Other times, your muscles are strong and well-trained but your mind is not yet convinced that you can perform a maneuver. The solution: train your mind. Study the maneuver. See if you can build on other maneuvers. Look at the maneuver as a series of steps; each step has a point of no return where you'll know whether the maneuver will or will not be unsuccessful. Decide what the ultimate desired outcome will be, and then set interim outcomes that can make you feel like you're making progress toward the ultimate outcome. You're trying to convince both your emotional mind and your rational mind that the maneuver is meaningful and possible, respectively.
When I coach myself, I don't use the word "trick". Instead, I talk to myself like "I'll swoosh down there, pop up and over the edge of pyramid, then do the thing there with the sliding, then I'll swoop down and then up and out on the lip there." When I talk to other people, though, I call them "maneuvers". You can call it a "trick" if it works for you, but I try not to call them tricks because I think "tricks" entail an unhealthy reliance on luck. I train hard to make sure that luck is something I've made and nurtured instead of something I chance upon in statistically improbable moments.
The next most important safety precaution is properly preparing your equipment: your skateboard, your wearable gear, and the skating surface itself.
|My carefully selected skateboard.|
I've carefully selected the perfect skateboard that gives me both high performance and high comfort-of-use (i.e., ergonomically accurate to my body). With the skateboard, equipment selection is most of the preparation. I don't do much to prepare my skateboard on a daily basis, because just picking it up I can tell right away if something is loose or otherwise not right about the skateboard. Same thing with the first push of the day: I can tell within seconds if something isn't right with my board. Long-term maintenance items are grip tape, wheels, bearings, axle nuts. I replace grip tape about every 5-6 weeks. My wheels last about the same amount of time. I've been using Zealous bearings with integrated spacers, which are awesome, and they only cost like $14 to $16 so I replace them when they wear out, usually about 8 or 9 months. The loctite on the axle nuts wears out after about 20 to 25 wheel swaps; I replace them when they spin too easily or otherwise unscrew themselves. I used to replace my truck bushings a lot, but I haven't had to do that with my Bear Trucks Polar Bears. I've been skating the same pair of Polar Bear 180 (10") trucks for about a year. My Polar Bears could probably use some new pivot bushings, but the kingpin bushings (which are the stock 92a blue bushings) are in good shape. My current deck is the Earthwing Hightailer 43. I've been skating it almost daily for 6 months and it is still good, so not much maintenance there. I have another Hightailer 43 on standby, but I'm thinking of shrink wrapping it in case I don't get to it as soon as I thought.

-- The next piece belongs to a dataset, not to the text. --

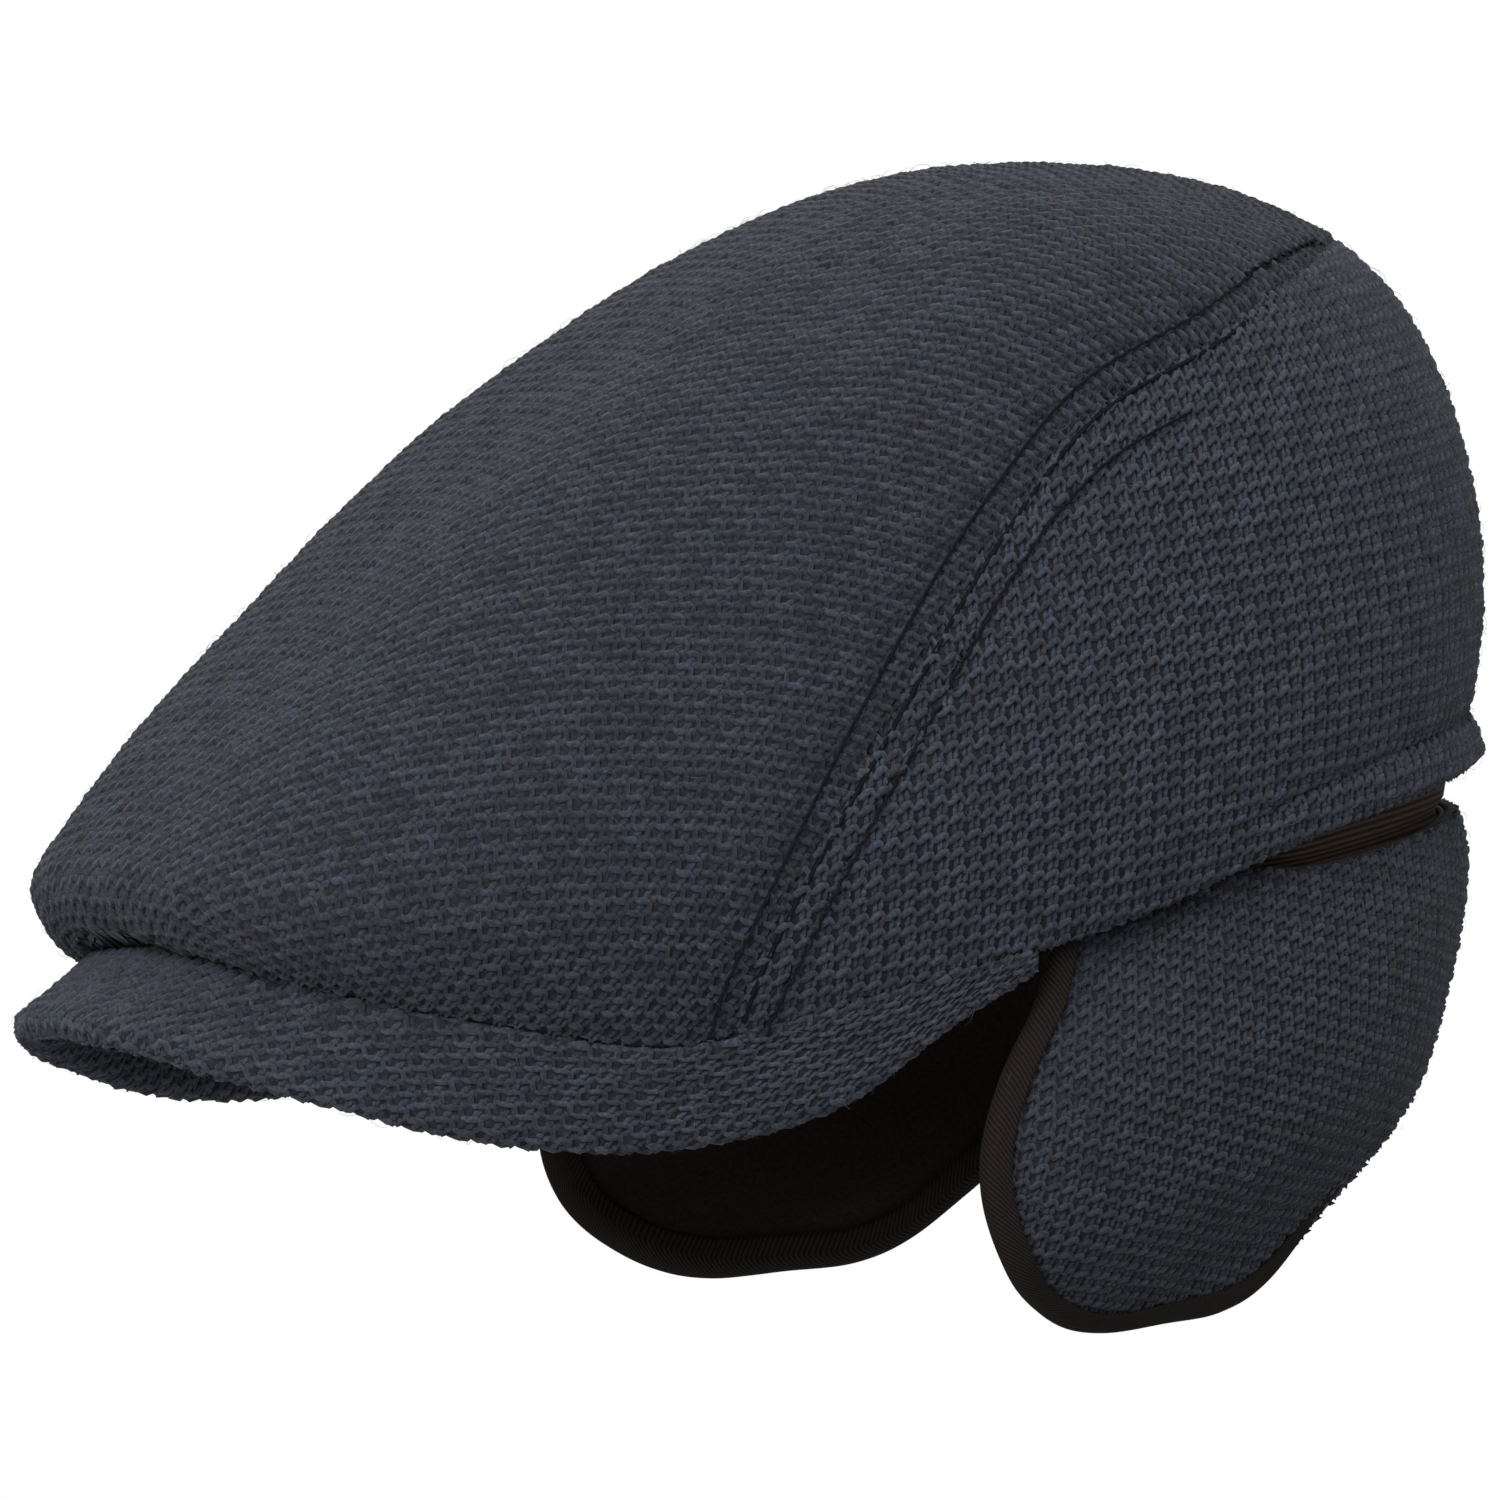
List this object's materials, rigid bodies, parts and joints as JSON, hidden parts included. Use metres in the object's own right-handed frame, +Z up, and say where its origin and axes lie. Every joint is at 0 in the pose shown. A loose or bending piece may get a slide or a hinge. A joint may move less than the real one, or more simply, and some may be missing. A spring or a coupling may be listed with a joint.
{
  "type": "knitted flat cap with ear flaps",
  "caption": "Soft knitted flat cap with a stiff duckbill peak and a bound ear-and-neck flap turned down round the back and sides.",
  "frame": {"origin": "in the head opening, midway between the temples, on the line where the head rests in the cap", "axes": "-Y is the way the wearer faces, +X is the wearer's left and +Z is up, as the cap is worn"},
  "size_m": [0.1768, 0.2755, 0.205],
  "materials": {
    "navy_knit": "matt heather wool knit",
    "black_lining": "matt woven lining",
    "black_twill": "fine matt twill tape"
  },
  "bodies": {
    "root": {"crown_top": "navy_knit", "crown_side_left": "navy_knit", "crown_side_right": "navy_knit", "peak": "navy_knit", "ear_flap": "navy_knit", "flap_lining": "black_lining", "flap_binding": "black_twill", "flap_tape": "black_twill"}
  },
  "joints": []
}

For my wearable gear, I have my shoes, my clothing, and my protective gear. To prepare my wearable gear, I focus on comfort and utility. I make sure my shoes fit comfortably and haven't worn down to an unusable condition. Since I switched to Lakai MJ Echelon sneaks, I haven't had the issue where the insole wears out before the shoe. I have like 4 pairs of Echelons on standby, I'm wearing a pair for about 2 weeks now, and my last pair I wore for 3 months of almost daily skating before they got holes in the outsole. I cut the tags out of my shoes and wear them without socks: I feel the board better, my feet are better protected because they can move around more, and my feet stay cooler and drier. I wear sweatshorts or sweatpants with a t-shirt when I skate: Old Navy sweats are my favorite because they have pockets and the don't have the stupid elastic at the bottom of the legs. Most of the time I wear a headband under my helmet because the helmet lining that most skate helmets come with really sucks for sweat protection. When the sun is low on the horizon, I wear a hat underneath my helmet.

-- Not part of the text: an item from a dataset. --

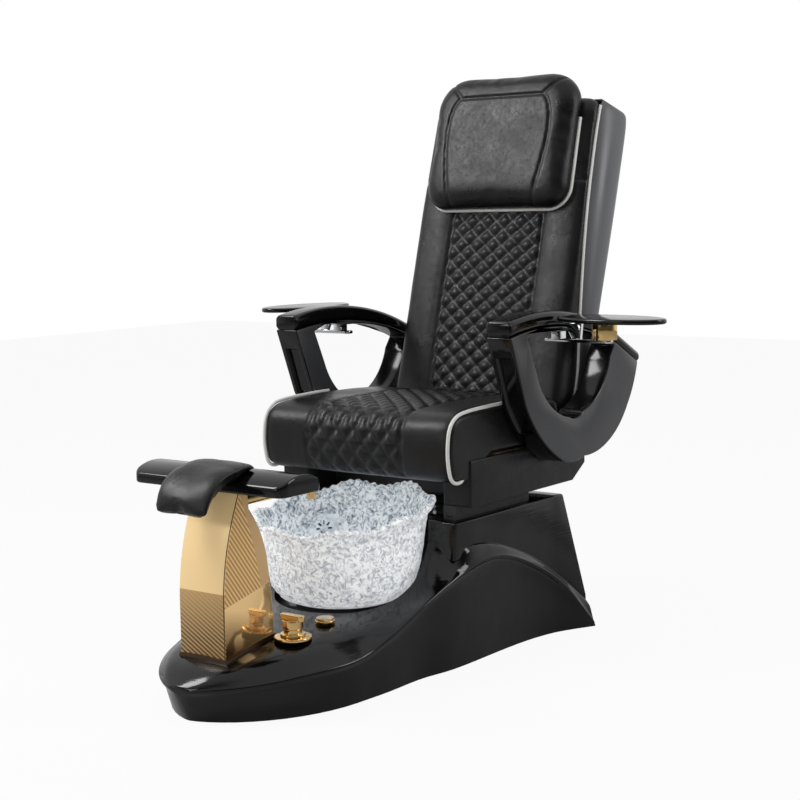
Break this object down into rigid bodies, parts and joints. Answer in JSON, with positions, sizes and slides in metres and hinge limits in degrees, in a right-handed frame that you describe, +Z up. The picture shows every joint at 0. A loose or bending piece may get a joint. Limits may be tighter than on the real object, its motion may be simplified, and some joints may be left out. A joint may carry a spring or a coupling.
{
  "type": "pedicure spa chair",
  "caption": "Black quilted spa chair with a glass foot bowl, gold footrest column, oval swivel trays and a reclining back on a moulded base.",
  "frame": {"origin": "on the floor, on the centre line, 19 mm behind the middle of the moulded base's length", "axes": "+X to the sitter's left, seen as image right in the picture, +Y from the toes to the back, +Z up"},
  "size_m": [1.2536, 1.5206, 1.4142],
  "materials": {
    "black_gloss": "black high gloss moulding",
    "leatherette_black": "black leatherette, fine grain, satin",
    "leatherette_piping": "off-white sewn piping",
    "arm_grey": "dark grey satin lacquer",
    "back_grey": "dark grey moulded back cover",
    "mirror_gold": "polished gold plate",
    "bronze_trim": "brown bronze trim",
    "bowl_glass": "clear hand-crackled glass",
    "chrome_parts": "polished chrome",
    "button_plastic": "silvery push button",
    "impeller_plastic": "bluish plastic",
    "steel_painted": "black powder coat",
    "steel_bright": "bright steel",
    "pan_plastic": "moulded floor pan",
    "motor_metal": "dark grey gearmotor and carriage",
    "pipe_plastic": "grey waste pipe",
    "valve_brass": "cast brass",
    "gasket_rubber": "black rubber",
    "board_wood": "plywood"
  },
  "bodies": {
    "base": {"base_shell": "black_gloss", "floor_pan": "pan_plastic", "base_frame": "steel_painted", "rear_access_panel": "black_gloss", "panel_screws": "steel_bright", "glass_bowl": "bowl_glass", "bowl_gasket": "gasket_rubber", "drain_fitting": "chrome_parts", "drain_pipe": "pipe_plastic", "drain_pump": "pan_plastic", "drain_outlet": "pipe_plastic", "jet_cover": "chrome_parts", "jet_motor": "pan_plastic", "control_box": "pan_plastic", "power_inlet": "pan_plastic", "mixer_valve": "valve_brass", "supply_pipes": "valve_brass", "spout_pipe": "steel_bright", "water_spout": "mirror_gold", "column_shell": "mirror_gold", "column_foot_trim": "bronze_trim", "lift_mast": "steel_bright", "knob_escutcheon": "mirror_gold", "button_bezel": "mirror_gold", "slide_rails": "steel_painted", "slide_motor": "motor_metal"},
    "seat": {"seat_carriage": "steel_painted", "seat_frame": "steel_painted", "recline_pins": "steel_bright", "seat_board": "board_wood", "seat_box": "leatherette_black", "seat_cushion": "leatherette_black", "seat_piping": "leatherette_piping", "arm_bolts": "steel_bright", "arm_body_left": "arm_grey", "arm_body_right": "arm_grey", "arm_bar_left": "black_gloss", "arm_bar_right": "black_gloss", "arm_insert_left": "black_gloss", "arm_insert_right": "black_gloss", "tray_bracket_left": "chrome_parts", "tray_bracket_right": "chrome_parts", "tray_post_left": "mirror_gold", "tray_post_right": "mirror_gold"},
    "backrest": {"back_frame": "steel_painted", "back_cushion": "leatherette_black", "back_piping": "leatherette_piping", "back_shell": "back_grey", "massage_rails": "steel_bright", "head_pillow": "leatherette_black", "pillow_piping": "leatherette_piping"},
    "massage_carriage": {"massage_carriage": "motor_metal"},
    "footrest": {"footrest_post": "steel_bright", "footrest_bar": "black_gloss", "saddle_pad": "leatherette_black"},
    "jet_impeller": {"jet_impeller": "impeller_plastic"},
    "mixer_knob": {"mixer_knob": "mirror_gold"},
    "pump_button": {"pump_button": "button_plastic"},
    "tray_left": {"tray_left": "black_gloss"},
    "tray_right": {"tray_right": "black_gloss"}
  },
  "joints": [
    {"name": "seat_slide", "type": "slide", "parent": "base", "child": "seat", "axis": [0, 1, 0], "range_m": [0, 0.12]},
    {"name": "backrest_recline", "type": "hinge", "parent": "seat", "child": "backrest", "pos_m": [0, 0.56, 0.47], "axis": [-1, 0, 0], "range_deg": [0, 35]},
    {"name": "massage_travel", "type": "slide", "parent": "backrest", "child": "massage_carriage", "axis": [0, 0.2706, 0.9627], "range_m": [0, 0.26]},
    {"name": "tray_left_swing", "type": "hinge", "parent": "seat", "child": "tray_left", "pos_m": [0.464, 0.38, 0.799], "axis": [0, 0, 1], "range_deg": [0, 110]},
    {"name": "tray_right_swing", "type": "hinge", "parent": "seat", "child": "tray_right", "pos_m": [-0.464, 0.38, 0.799], "axis": [0, 0, 1], "range_deg": [0, 105]},
    {"name": "footrest_lift", "type": "slide", "parent": "base", "child": "footrest", "axis": [0, 0, 1], "range_m": [0, 0.08]},
    {"name": "jet_spin", "type": "hinge", "parent": "base", "child": "jet_impeller", "pos_m": [-0.14078, 0.04997, 0.296], "axis": [-0.848, 0.5299, 0], "continuous": true},
    {"name": "mixer_turn", "type": "hinge", "parent": "base", "child": "mixer_knob", "pos_m": [0.115, -0.365, 0.147], "axis": [0, 0, 1], "range_deg": [0, 90]},
    {"name": "pump_press", "type": "slide", "parent": "base", "child": "pump_button", "axis": [0, 0, -1], "range_m": [0, 0.003], "stiffness_N_per_m": 600, "springref_m": -0.002}
  ]
}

Preparing the skating surface is important, too. This is simply looking for things that might get in the way of your skating. If you're at a wooden skatepark, check for loose obstacles or loose components on obstacles. At any skatepark, look for stuff on the ground that might get in the way. Here are 3 of the skate stoppers I cleared out from my local concrete park in the last week:
|Somebody's rusted out mounting bolt with nut attached.|
Protect your body through a combination of crash skills and crash protection. Crash skills are ways that you can protect yourself when you fall. The best way to learn to fall is to learn to convert your forward momentum to angular momentum: in other words, learn to roll your body so you don't slam so hard. I learned rolling as a kid, like somersaults and stuff, then I learned tumbling and falling by taking judo classes when I was in college. Those skills come in handy. For bails, learn to run out, turning as you're running as necessary. For slams, learn to barrel roll, judo tumble, judo hand slap, I've heard that aikido has a roll or tumble, and other types of rolls. What other ways are there to fall? Let's hear about them in the comments!

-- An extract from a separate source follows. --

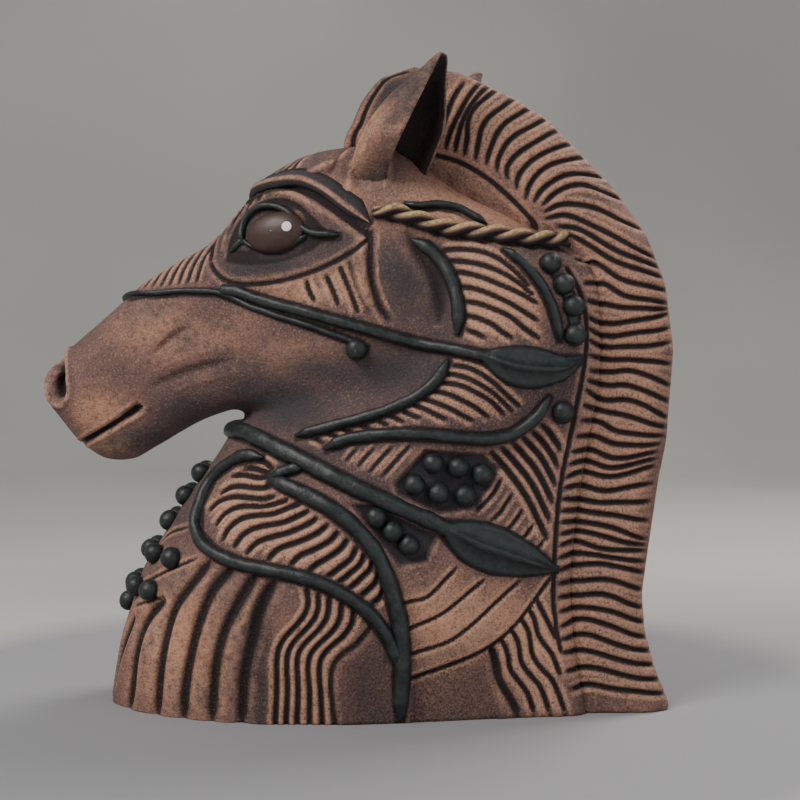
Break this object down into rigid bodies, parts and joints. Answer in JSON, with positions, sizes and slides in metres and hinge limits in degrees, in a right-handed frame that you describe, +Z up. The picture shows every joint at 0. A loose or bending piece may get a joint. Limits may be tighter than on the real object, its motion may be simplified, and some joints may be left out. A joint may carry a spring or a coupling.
{
  "type": "clay horse head sculpture with armour bands",
  "caption": "Free-standing hollow fired-clay horse head and neck with a thick carved mane, dressed with black clay armour bands, leaf-ended straps, a twisted browband and berry studs.",
  "frame": {"origin": "middle of the base on the surface it stands on, at the centre of the outline's box", "axes": "nose towards -X, mane towards +X, across the bust along Y with the horse's left side at -Y, +Z up"},
  "size_m": [0.393, 0.1522, 0.4008],
  "materials": {
    "terracotta": "matte fired terracotta clay with an oxide wash, darker in the grooves",
    "black_slip": "satin black slip on fired clay",
    "ochre_slip": "matte ochre slip rubbed over dark clay",
    "brown_glaze": "glossy brown glaze on fired clay"
  },
  "bodies": {
    "root": {"head_shell": "terracotta", "neck_shell": "terracotta", "mane": "terracotta", "nose_cord": "black_slip", "throat_strap": "black_slip", "cheek_strap_left": "black_slip", "jaw_band_upper_left": "black_slip", "jaw_band_lower_left": "black_slip", "crown_band_left": "black_slip", "nape_band_left": "black_slip", "collar_band_left": "black_slip", "breast_band_left": "black_slip", "eyelids_left": "black_slip", "nape_berries_left": "black_slip", "nape_stud_left": "black_slip", "cheek_stud_left": "black_slip", "berry_panel_upper_left": "black_slip", "berry_panel_lower_left": "black_slip", "browband_left": "ochre_slip", "brow_left": "terracotta", "ear_left": "terracotta", "eye_left": "brown_glaze", "cheek_strap_right": "black_slip", "jaw_band_upper_right": "black_slip", "jaw_band_lower_right": "black_slip", "crown_band_right": "black_slip", "nape_band_right": "black_slip", "collar_band_right": "black_slip", "breast_band_right": "black_slip", "eyelids_right": "black_slip", "nape_berries_right": "black_slip", "nape_stud_right": "black_slip", "cheek_stud_right": "black_slip", "berry_panel_upper_right": "black_slip", "berry_panel_lower_right": "black_slip", "browband_right": "ochre_slip", "brow_right": "terracotta", "ear_right": "terracotta", "eye_right": "brown_glaze", "chest_berry_1": "black_slip", "chest_berry_2": "black_slip", "chest_berry_3": "black_slip", "chest_berry_4": "black_slip", "chest_berry_5": "black_slip", "chest_berry_6": "black_slip", "chest_berry_7": "black_slip", "chest_berry_8": "black_slip", "chest_berry_9": "black_slip", "chest_berry_10": "black_slip", "chest_berry_11": "black_slip", "chest_berry_12": "black_slip", "chest_berry_13": "black_slip", "chest_berry_14": "black_slip", "chest_berry_15": "black_slip", "chest_berry_16": "black_slip", "chest_berry_17": "black_slip", "chest_berry_18": "black_slip", "chest_berry_19": "black_slip", "chest_berry_20": "black_slip"}
  },
  "joints": []
}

For crash protection, I strongly recommend a CPSC helmet. Helmets are a good idea always, because traumatic brain injuries mess you up for life. It's hard enough learning to walk normally again after a broken leg or something, but if you damage your brain, you might never again be able to feed yourself, walk normally if at all, see, hear, speak, remember information, sleep, not be in pain, or perform any other number of bodily functions that you might lose due to brain damage. CPSC helmets are helmets that have been certified by the Consumer Product Safety Commission. In my years of skateboarding, I've hit my head three times in falls. Every time, I had a helmet, and had no injuries other than a headache. For 2 of the 3 falls, the crash would have severely injured me if I hadn't been wearing a helmet. Once, I fell doing a 50-50 on a concrete bowl and hit my helmeted head on the coping on the left side of my head above my ear. I have no doubt I would have cracked my skull and lost executive function if I hadn't had a helmet on. Wearing a helmet is another way of making your own luck.
Other than a helmet, wear crash protection for whatever you end up injuring when you fall. For me, in addition to my helmet, I wear Hillbilly hand and wrist protective gloves and G-Form elbow pads. When I've fallen in the past, I've injured my elbows, forearms, wrists, and hands the most, so that's what I protect the most.